As you’ve suggested, there’s a clear connection in all of that to national politics in 2018.
Americans need to believe in each other again. Believing in other people who are different from you doesn’t come from talking about “let’s set aside our differences,” or mealy-mouthed pledges to bring us all together. It stems from coming together and working on something hard. This is something you pick up in the military. I learned to trust my life with people who have radically different politics, and vice-versa. We’re in the same fucking truck, and we’re going into hostile ground, you’re not thinking about how the people with you are different.
As a country, we have to do the same: Come together around some pretty big changes. Climate change. Economic change. How are we going to end two decades of war? What is your career path going to look like if automation makes it necessary to keep changing jobs all through your working life? These challenges are frightening, but also exciting.
One of the reasons people point to you as a presidential contender is that, as mayor of a city like South Bend, you must know how to speak to the white working-class folks who rejected Clinton and got fired up about Trump.
The reason this is legitimately important for Democrats is that we didn’t used to struggle in communities like mine. When Secretary Clinton came to town and I helped arrange for her to speak to a UAW [United Auto Workers] group — well, you could tell the enthusiasm wasn’t what you’d expect from a Democratic presidential candidate in a setting like that.
But we have to be thinking in terms of black working people as well as white working people. Along the way Democrats fell into this pattern of thinking we should have a message for each constituency. But the reality is that people care about issues that aren’t “their” issues, quote unquote. Elderly residents care about education. Women care about racial justice.
Freedom and fairness and family: When you talk about those principles, what they really mean in people’s lives, it will make sense across identity groups. And it will make just as much sense in a post-Trump world as it will today.
Which leads to the inevitable question: Are you going to run to succeed Trump in 2020?

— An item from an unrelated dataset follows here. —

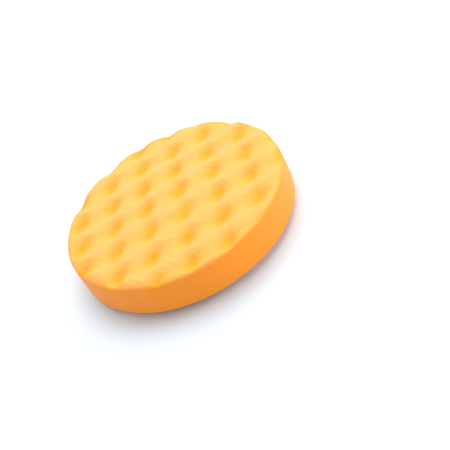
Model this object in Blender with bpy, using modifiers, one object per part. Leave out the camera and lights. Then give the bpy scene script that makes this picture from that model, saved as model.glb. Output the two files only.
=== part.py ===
"""A round foam polishing pad with a waffle working face and a loop-fabric backing.

The pad lies flat with its working face up, as it lies on a bench before it is pressed onto a
backing plate. The origin is the centre of the backing's outer face, and +Z runs from the
backing, through the foam, to the working face.

From the bottom up the pad is a laminate of four layers:
    loop_pile         nylon loops that a hook-faced backing plate grips
    backing_knit      the ground fabric that the loops stand on
    adhesive_film     hot-melt film that bonds the fabric to the foam
    waffle_foam_disc  open-cell foam, cut to an egg-crate face and a chamfered back
"""

import math

import bmesh
import bpy

# Driving dimensions, in metres.
PAD_RADIUS = 0.075
PAD_HEIGHT = 0.028
BACKING_RADIUS = 0.0705

# The layers of the backing, and the bond line left between touching layers.
PILE_THICKNESS = 0.0008
KNIT_THICKNESS = 0.0003
FILM_THICKNESS = 0.0003
FILM_INSET = 0.0003
BOND_GAP = 0.0003
LAYER_SOFTENING = 0.3  # the rounding of a layer's edges, as a share of its thickness

# The foam's outline: a short slope up from the backing's edge to a soft crest, then a wall that
# stands straight and draws in slightly towards the working face.
BACK_RADIUS = 0.0712
CREST_HEIGHT = 0.0051
WALL_TURN_HEIGHT = 0.0130
FACE_RADIUS = 0.0746
BACK_EDGE_ROUNDING = 0.0005
CREST_ROUNDING = 0.0022
WALL_TURN_ROUNDING = 0.1500

# The waffle: dimples in straight rows, each row set a little to the side of the last. The face
# sinks a little all along a row, a little along the lines that join the rows' dimples, and most
# where the two meet. Each dimple is a leaning oval, narrower than the ridges round it.
DIMPLE_PITCH = 0.0238
ROW_SPACING = 0.0228
ROW_SHIFT = 0.0044
WAFFLE_DEPTH = 0.0031
ROW_SHARE = 0.45
LINE_SHARE = 0.17
ROW_NARROWING = 0.75
DIMPLE_NARROWING = 1.6
DIMPLE_SHARPNESS = 1.5
DIMPLE_LEAN = 0.30
FIRST_DIMPLE = (0.0060, 0.0016)

# How finely the round and wavy shapes are divided.
TURNING_STEPS = 96
FOAM_ARC_STEPS = 3
LAYER_ARC_STEPS = 1
WAFFLE_CELLS = 50

# The cutter and the uncut foam reach this far past the finished foam.
CUTTING_MARGIN = 0.004
MERGE_DISTANCE = 0.00001

COLLECTION_NAME = "polishing_pad"
CUTTER_COLLECTION_NAME = "cutters"


def clear_scene():
    """Removes whatever the scene holds."""
    for thing in list(bpy.data.objects):
        bpy.data.objects.remove(thing, do_unlink=True)


def new_collection(name):
    """A new collection, linked to the scene."""
    collection = bpy.data.collections.new(name)
    bpy.context.scene.collection.children.link(collection)
    return collection


def new_material(name, color, roughness, metallic=0.0):
    """A Principled material with one colour."""
    material = bpy.data.materials.new(name)
    material.use_nodes = True
    shader = material.node_tree.nodes["Principled BSDF"]
    shader.inputs["Base Color"].default_value = (*color, 1.0)
    shader.inputs["Roughness"].default_value = roughness
    shader.inputs["Metallic"].default_value = metallic
    material.diffuse_color = (*color, 1.0)
    return material


def toward(start, end, distance):
    """The point at a distance from start, on the way to end."""
    run = math.dist(start, end)
    return tuple(a + (b - a) * distance / run for a, b in zip(start, end))


def rounded_corner(before, corner, after, radius, steps):
    """The arc that rounds one corner of a profile."""
    to_before = math.atan2(before[1] - corner[1], before[0] - corner[0])
    to_after = math.atan2(after[1] - corner[1], after[0] - corner[0])
    opening = abs((to_after - to_before + math.pi) % (2 * math.pi) - math.pi)
    tangent_length = radius / math.tan(opening / 2)
    arc_start = toward(corner, before, tangent_length)
    arc_end = toward(corner, after, tangent_length)
    middle = tuple((a + b) / 2 for a, b in zip(arc_start, arc_end))
    centre = toward(corner, middle, radius / math.sin(opening / 2))
    first = math.atan2(arc_start[1] - centre[1], arc_start[0] - centre[0])
    last = math.atan2(arc_end[1] - centre[1], arc_end[0] - centre[0])
    turn = (last - first + math.pi) % (2 * math.pi) - math.pi
    angles = [first + turn * step / steps for step in range(steps + 1)]
    return [(centre[0] + radius * math.cos(a), centre[1] + radius * math.sin(a)) for a in angles]


def rounded_profile(corners, arc_steps):
    """The points of a profile, from (radius, height, rounding) corners."""
    places = [(radius, height) for radius, height, _ in corners]
    points = [places[0]]
    for index in range(1, len(corners) - 1):
        rounding = corners[index][2]
        if rounding > 0:
            before, corner, after = places[index - 1 : index + 2]
            points += rounded_corner(before, corner, after, rounding, arc_steps)
        else:
            points.append(places[index])
    points.append(places[-1])
    return points


def turned_object(name, profile, collection, material):
    """A solid turned round the Z axis from a profile that runs down its outer side."""
    mesh = bpy.data.meshes.new(name)
    vertices = [(radius, 0.0, height) for radius, height in profile]
    edges = [(index, index + 1) for index in range(len(profile) - 1)]
    mesh.from_pydata(vertices, edges, [])
    mesh.materials.append(material)
    turned = bpy.data.objects.new(name, mesh)
    collection.objects.link(turned)
    screw = turned.modifiers.new("turn", "SCREW")
    screw.axis = "Z"
    screw.steps = TURNING_STEPS
    screw.render_steps = TURNING_STEPS
    screw.use_merge_vertices = True
    screw.merge_threshold = MERGE_DISTANCE
    screw.use_smooth_shade = True
    return turned


def layer_disc(name, bottom, thickness, radius, collection, material):
    """One flat round layer of the backing, with softened edges."""
    top = bottom + thickness
    softening = thickness * LAYER_SOFTENING
    profile = rounded_profile(
        [
            (0.0, top, 0.0),
            (radius, top, softening),
            (radius, bottom, softening),
            (0.0, bottom, 0.0),
        ],
        LAYER_ARC_STEPS,
    )
    return turned_object(name, profile, collection, material)


def waffle_height(x, y):
    """The height of the working face: full at the peaks, a waffle depth lower in the dimples."""
    row = (y - FIRST_DIMPLE[1]) / ROW_SPACING
    place = (x - FIRST_DIMPLE[0] - row * ROW_SHIFT) / DIMPLE_PITCH
    row_turn = 2 * math.pi * row
    place_turn = 2 * math.pi * place - DIMPLE_LEAN * math.sin(row_turn)
    near_row = ((1 + math.cos(row_turn)) / 2) ** ROW_NARROWING
    near_line = ((1 + math.cos(place_turn)) / 2) ** DIMPLE_NARROWING
    near_both = near_row * near_line
    both_share = 1 - ROW_SHARE - LINE_SHARE
    nearness = ROW_SHARE * near_row + LINE_SHARE * near_line + both_share * near_both
    return PAD_HEIGHT - WAFFLE_DEPTH * nearness**DIMPLE_SHARPNESS


def waffle_cutter(collection):
    """The space above the working face, which is cut from the uncut foam."""
    name = "waffle_cutter"
    half_width = PAD_RADIUS + CUTTING_MARGIN
    cutter_mesh = bmesh.new()
    bmesh.ops.create_grid(
        cutter_mesh, x_segments=WAFFLE_CELLS, y_segments=WAFFLE_CELLS, size=half_width
    )
    wavy_faces = list(cutter_mesh.faces)
    lifted = bmesh.ops.extrude_face_region(cutter_mesh, geom=wavy_faces)["geom"]
    top_vertices = {item for item in lifted if isinstance(item, bmesh.types.BMVert)}
    for vertex in cutter_mesh.verts:
        if vertex in top_vertices:
            vertex.co.z = PAD_HEIGHT + 2 * CUTTING_MARGIN
        else:
            vertex.co.z = waffle_height(vertex.co.x, vertex.co.y)
    bmesh.ops.recalc_face_normals(cutter_mesh, faces=cutter_mesh.faces)
    mesh = bpy.data.meshes.new(name)
    cutter_mesh.to_mesh(mesh)
    cutter_mesh.free()
    cutter = bpy.data.objects.new(name, mesh)
    collection.objects.link(cutter)
    cutter.display_type = "WIRE"
    cutter.hide_render = True
    return cutter


def foam_disc(bottom, parts, cutters):
    """The foam: a turned blank with a chamfered back, cut to the waffle face."""
    blank_top = PAD_HEIGHT + CUTTING_MARGIN
    profile = rounded_profile(
        [
            (0.0, blank_top, 0.0),
            (FACE_RADIUS, blank_top, 0.0),
            (PAD_RADIUS, WALL_TURN_HEIGHT, WALL_TURN_ROUNDING),
            (PAD_RADIUS, CREST_HEIGHT, CREST_ROUNDING),
            (BACK_RADIUS, bottom, BACK_EDGE_ROUNDING),
            (0.0, bottom, 0.0),
        ],
        FOAM_ARC_STEPS,
    )
    material = new_material("polishing_foam", (0.93, 0.34, 0.03), 0.9)
    foam = turned_object("waffle_foam_disc", profile, parts, material)
    cut = foam.modifiers.new("waffle", "BOOLEAN")
    cut.operation = "DIFFERENCE"
    cut.solver = "EXACT"
    cut.object = waffle_cutter(cutters)
    return foam


def backing(parts):
    """The loop fabric and its adhesive, from the bottom up. Returns the height it reaches."""
    pile_material = new_material("loop_pile", (0.86, 0.82, 0.81), 0.85)
    knit_material = new_material("backing_knit", (0.80, 0.76, 0.75), 0.8)
    film_material = new_material("adhesive_film", (0.55, 0.19, 0.05), 0.4)
    layers = [
        ("loop_pile", PILE_THICKNESS, BACKING_RADIUS, pile_material),
        ("backing_knit", KNIT_THICKNESS, BACKING_RADIUS, knit_material),
        ("adhesive_film", FILM_THICKNESS, BACKING_RADIUS - FILM_INSET, film_material),
    ]
    height = 0.0
    for name, thickness, radius, material in layers:
        layer_disc(name, height, thickness, radius, parts, material)
        height += thickness + BOND_GAP
    return height


def main():
    """Builds the pad."""
    clear_scene()
    parts = new_collection(COLLECTION_NAME)
    cutters = new_collection(CUTTER_COLLECTION_NAME)
    foam_bottom = backing(parts)
    foam_disc(foam_bottom, parts, cutters)


main()
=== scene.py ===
"""The looks of a waffle-faced foam polishing pad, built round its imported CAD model.

The pad lies on its loop backing with the working face up. Every piece takes its place and size
from the CAD node that it stands for.
"""

import math

import bpy
import numpy as np
from mathutils import Matrix, Vector


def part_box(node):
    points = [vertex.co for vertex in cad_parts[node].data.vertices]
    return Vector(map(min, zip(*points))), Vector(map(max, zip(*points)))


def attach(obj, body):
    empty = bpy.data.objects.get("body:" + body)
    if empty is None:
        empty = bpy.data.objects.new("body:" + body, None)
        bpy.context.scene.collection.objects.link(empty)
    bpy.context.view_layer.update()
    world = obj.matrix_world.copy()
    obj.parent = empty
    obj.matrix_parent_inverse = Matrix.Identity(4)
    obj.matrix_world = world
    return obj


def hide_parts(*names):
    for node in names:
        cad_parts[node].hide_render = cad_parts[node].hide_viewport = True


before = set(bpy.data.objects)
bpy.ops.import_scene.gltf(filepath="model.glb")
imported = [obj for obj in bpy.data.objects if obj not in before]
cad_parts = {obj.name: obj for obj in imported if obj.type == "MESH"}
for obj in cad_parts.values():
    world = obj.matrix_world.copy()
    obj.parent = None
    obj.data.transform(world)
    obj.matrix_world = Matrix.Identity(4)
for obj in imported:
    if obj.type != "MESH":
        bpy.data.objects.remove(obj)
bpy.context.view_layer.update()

BODY = "root"
MM = 0.001

# The waffle, as the CAD part cuts it: straight rows of dimples, each row a little to the side.
DIMPLE_PITCH = 23.8 * MM
ROW_SPACING = 22.8 * MM
ROW_SHIFT = 4.4 * MM
WAFFLE_DEPTH = 3.1 * MM
ROW_SHARE = 0.45
LINE_SHARE = 0.17
ROW_NARROWING = 0.75
DIMPLE_NARROWING = 1.6
DIMPLE_SHARPNESS = 1.5
DIMPLE_LEAN = 0.3
FIRST_DIMPLE = (6.0 * MM, 1.6 * MM)

# How far the real foam strays from its pattern. Each ripple is a length and a height.
DEPTH_VARIATION = 0.06
DIMPLE_STRAY = 0.35 * MM
DIMPLE_STRAY_LENGTH = 60 * MM
SURFACE_RIPPLES = ((9.0 * MM, 0.07 * MM), (3.2 * MM, 0.035 * MM))
RIM_STRAY = 0.12 * MM

# One side of the rim, at this angle from +X in degrees, is pressed down below the peaks.
WORN_DEPTH = 2.5 * MM
WORN_WIDTH = 7 * MM
WORN_SIDE = -130
WORN_NARROWING = 1.5
WORN_BLEND = 3

# The foam's outline.
FACE_RADIUS = 74.6 * MM
RIM_ROUNDING = 1.3 * MM
WALL_TURN_HEIGHT = 13.0 * MM
WALL_TURN_SOFTNESS = 1.5
CREST_HEIGHT = 5.1 * MM
BACK_RADIUS = 71.2 * MM
CREST_ROUNDING = 2.2 * MM
BACK_EDGE_ROUNDING = 0.5 * MM
BACK_FLAT_SHARE = 0.97  # where the flat back's outermost ring of points lies

# How finely the foam is divided.
FACE_CELLS = 224
RIM_STEPS = 4
WALL_STEPS = 32
ARC_STEPS = 5
BACK_EDGE_STEPS = 2

# The random fields: how many waves each adds up, how their lengths spread, and their seeds.
WAVES = 24
WAVE_LENGTH_SPREAD = (0.7, 1.4)
SEED_STRAY_X = 11
SEED_STRAY_Y = 12
SEED_DEPTH = 13
SEED_SURFACE = 21
SEED_RIM = 24
SEED_BEAD = 31
SEED_BEAD_DETAIL = 32
SEED_KNIT_EDGE = 41
SEED_KNIT_WAVES = 42
SEED_LOOPS = 51

# The hot-melt film fills the bond lines, and its squeezed-out bead shows round the backing.
FILM_OVERFILL = 0.27 * MM
FILM_UNDERFILL = 0.19 * MM
FILM_RING_SHARES = (0.5, 0.9)
BEAD_REACH = 0.30 * MM
BEAD_REACH_LIMITS = (0.05 * MM, 0.6 * MM)
BEAD_STRAY = 0.10 * MM
BEAD_STRAY_LENGTH = 6 * MM
BEAD_DETAIL_LENGTH = 2 * MM
BEAD_STEPS = 6
ROUND_STEPS = 540

# The ground fabric: a thin knit, gently quilted, with a slightly ragged cut edge.
KNIT_CELLS = 200
KNIT_OVERFILL = 0.09 * MM
KNIT_UNDERFILL = 0.03 * MM
KNIT_QUILTING = 0.05 * MM
KNIT_QUILT_LENGTH = 3.4 * MM
KNIT_WAVE_LENGTH = 7 * MM
KNIT_EDGE_STRAY = 0.10 * MM
KNIT_EDGE_STRAY_LENGTH = 5 * MM
KNIT_EDGE_NARROWING = 8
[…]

I’ve got a lot of decisions to make by the end of this calendar year. I’m focusing now on doing everything I can this fall to help build up state parties. But I do think that we’re understating the generational dynamics that are going on in politics. You see it especially in the quality candidates who are stepping up for unglamorous races, like school board. It’s more immediate and personal, the younger you are. You’re going to be on the business end of climate change, of tax cuts. You’re going to be touched more by our post-9/11 wars. We’ve seen it reflected for sure in the generational energy that’s changing how we look at gun violence.
In trying to understand those dynamics, has there been too much focus on democratic socialists like Alexandra Ocasio-Cortez — and too much hoo-ha about how young people overwhelmingly say they prefer socialism to capitalism?
It’s a bit of a stretch to boil everything down that way. But then again, look at history. If I think about my grandparents’ generation, they lived at a time when the great conflict was socialism or communism versus capitalism. There was just an assumption that democracy and capitalism were inextricably tied together, one and the same. But now we’re beginning to see some tension between democracy and capitalism that’s reflected in our politics. If you ask younger voters, they’re interested in democracy first and capitalism second. We may be the first generation for whom that’s true.